No me habia dado cuenta del detalle del Rebagliatti, de veras que es enorme.


----------



## ZhEr0 (Jun 23, 2004)

Que buenas fotos nocturnas!! los parques se ven exelentes..!


----------



## DØnKå (Aug 21, 2005)

oe ta bacan tus fotos oe a la franca y ademas tomas bien encambio yo no, ademas la calle capon yo tambien hei pasado por ahi hasta hei comido jajajajajajajajaj


----------



## ZhEr0 (Jun 23, 2004)

No entiendo la palabra "hei"


----------



## pedro1011 (Jan 15, 2005)

Excelentes fotos, J Block! Qué bonita se ve la ciudad desde media altura!


----------



## incaSC (Jul 17, 2005)

ZhEr0 said:


> No entiendo la palabra "hei"


Se habra equivocado al escribir ps


----------



## fayo (Nov 8, 2003)

muy buen aporte con las tres primeras fotos especialmente, claro q todas son bellas, y se nota lima monumental ya bien verde ycon fachadas pintadas.....realmente un orden total.

ok


----------



## Juan1912 (Jul 15, 2004)

alibiza_1014 said:


> Lindas y nuevas todas las fotos.... se ve muy bien, y viendo esos precios en el Chifa, que envidia, aqui donde vivo ni aunque fuera en dolares!!!! no se encuentra algo asi!!!
> el unico sitio q se podria comer si fuera $5.00 a $8.50 DOLARES, sería McDonalds o Jack in the Box. (Esa cadena creo que no hay en Lima) y pedir solamente lo minimo. No se quejen... q envidia me da.

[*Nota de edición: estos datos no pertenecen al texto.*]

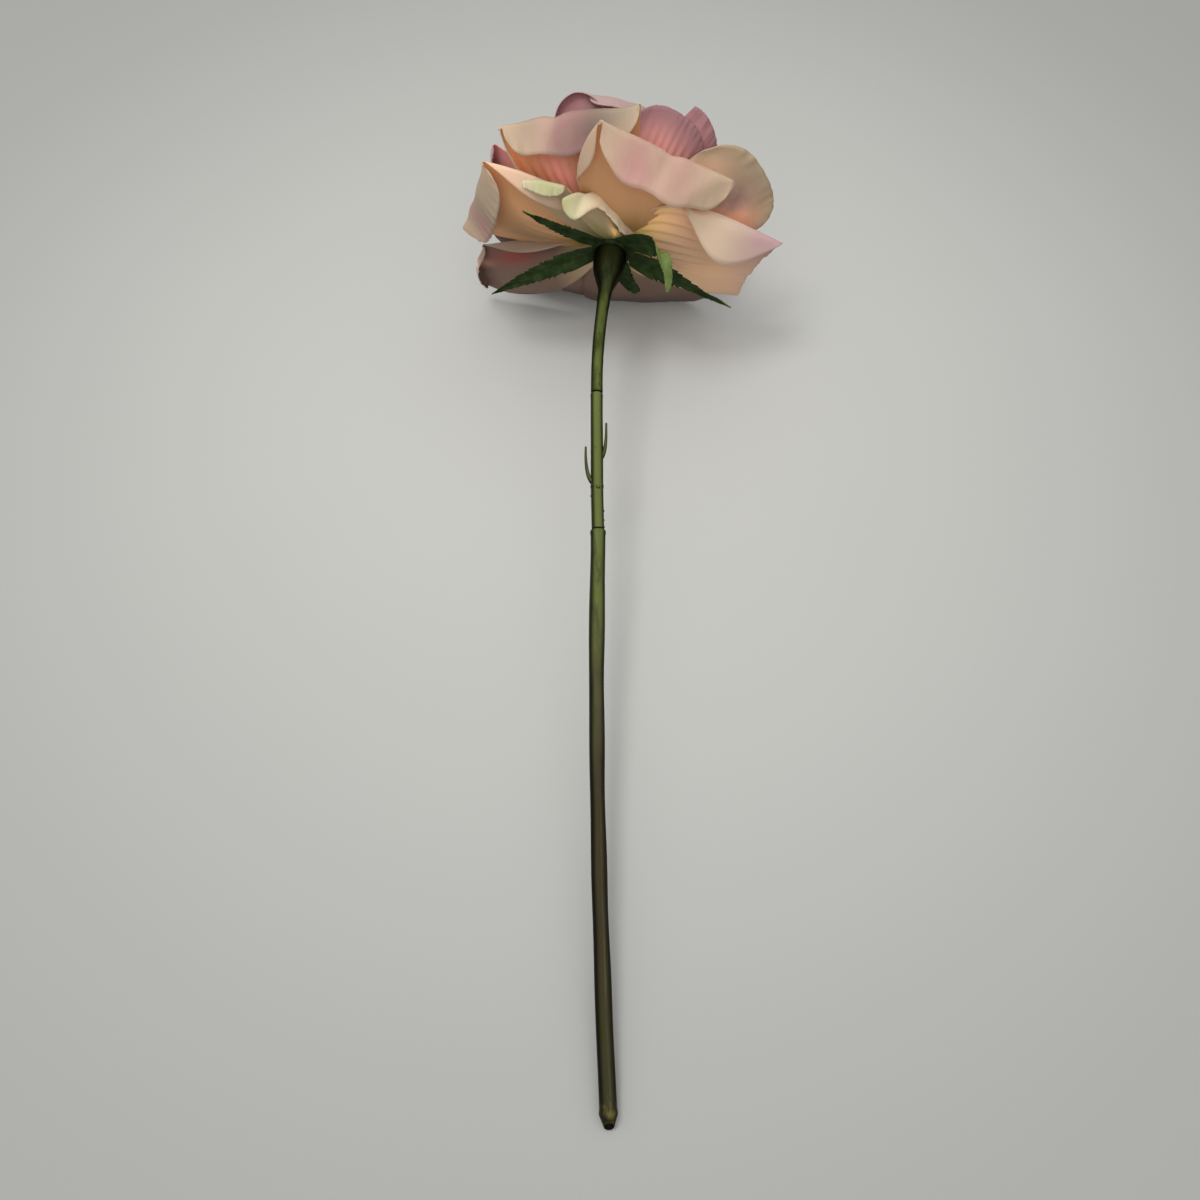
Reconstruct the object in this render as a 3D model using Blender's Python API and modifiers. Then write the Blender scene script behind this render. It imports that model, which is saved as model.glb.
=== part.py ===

pero acuérdate que lo barato sale caro


----------



## Juan1912 (Jul 15, 2004)

Me gustaron las fotos del centro....no me había percatado del buen estado de las áreas verdes. buen thread y con fotos nuevas!


----------



## Pisco_Perú (Jul 18, 2005)

QUE BUENAS FOTOS, nuevas tomas, nuevos angulos, EXCELENTE!


----------



## *ClauDia* (May 1, 2005)

sip esta!


----------



## Bratzo (Jun 11, 2003)

heey excelente aporte...

la foto nocturna de esa avenida no es paseo d los heroes...es el zanjon


----------



## El Bajopontino (Feb 17, 2005)

Juan1912 said:


> pero acuérdate que lo barato sale caro


Sí, pero todos los chifas de la calle Capon venden los menus a ese precio, incluso los de miraflores, y en muchos la comida es muy buena, claro, hay otros chifas mas exclusivos donde los platos no bajan de 18 soles.


----------



## rafo18 (Mar 9, 2005)

ohhhhhhhhhh :runaway: :eek2: :eek2: :eek2: 
pareciese otra ciudad


----------



## fayo (Nov 8, 2003)

buenas fotos... un ambiente muy señorial de lima.

que bien jblock,,,, asi esta bien con novedades.-


----------